179 pounds of apples is a lot! Do you have issues with them going bad before you can eat them all? Do you store them in a covered container in the basement?
Garden Fresh Foodie says
Zandria-I make sauce, dehydrate, and store them in our basement to use throughout the winter! Lots of apple dishes!
Betsy says
Dear Garden Fresh Foodie! We love your APPLE DUTCH BABY recipe. I’ve made it at least 5 times in the past 3 months since discovering your recipe. It’s like an apple pie – only waaaaay better. It’s sweetness level is just so subtle, and I love anything with cinnamon (which I doubled) and maple syrup-y.
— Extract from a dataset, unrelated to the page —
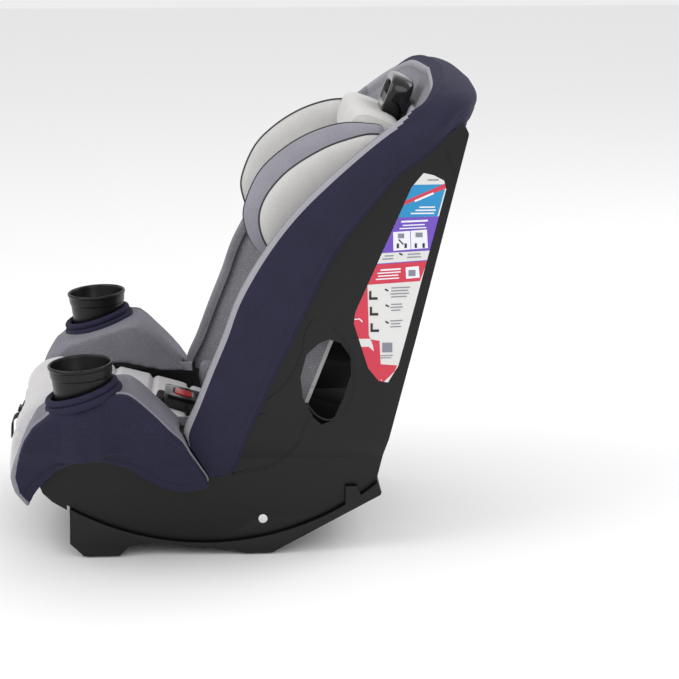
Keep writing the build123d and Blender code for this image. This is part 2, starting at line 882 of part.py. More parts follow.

Thanks for sharing a wholesome vegan recipe!!!!! You’ve converted this non-tofu eater!
Garden Fresh Foodie says
So glad you liked it Betsy!! When I read your comment to my kids, they said, “Mom, you haven’t made that for us in a while!”, so it’s on the menu for this weekend!
Manisha says
This is a recipe that I keep coming back to- it makes a great breakfast or healthy dessert with coconut milk ice cream on the side!
Garden Fresh Foodie says
So glad you love it Manisha! You’ve made me want to make it again!
Eleonora says
Hello,
I’m not from USA ,so I don’t understand How much silk tofu do I need, 12 oz pack, how much in grams?
Garden Fresh Foodie says
Hi! It equals a typical package here which is 349g. Hope you like it!!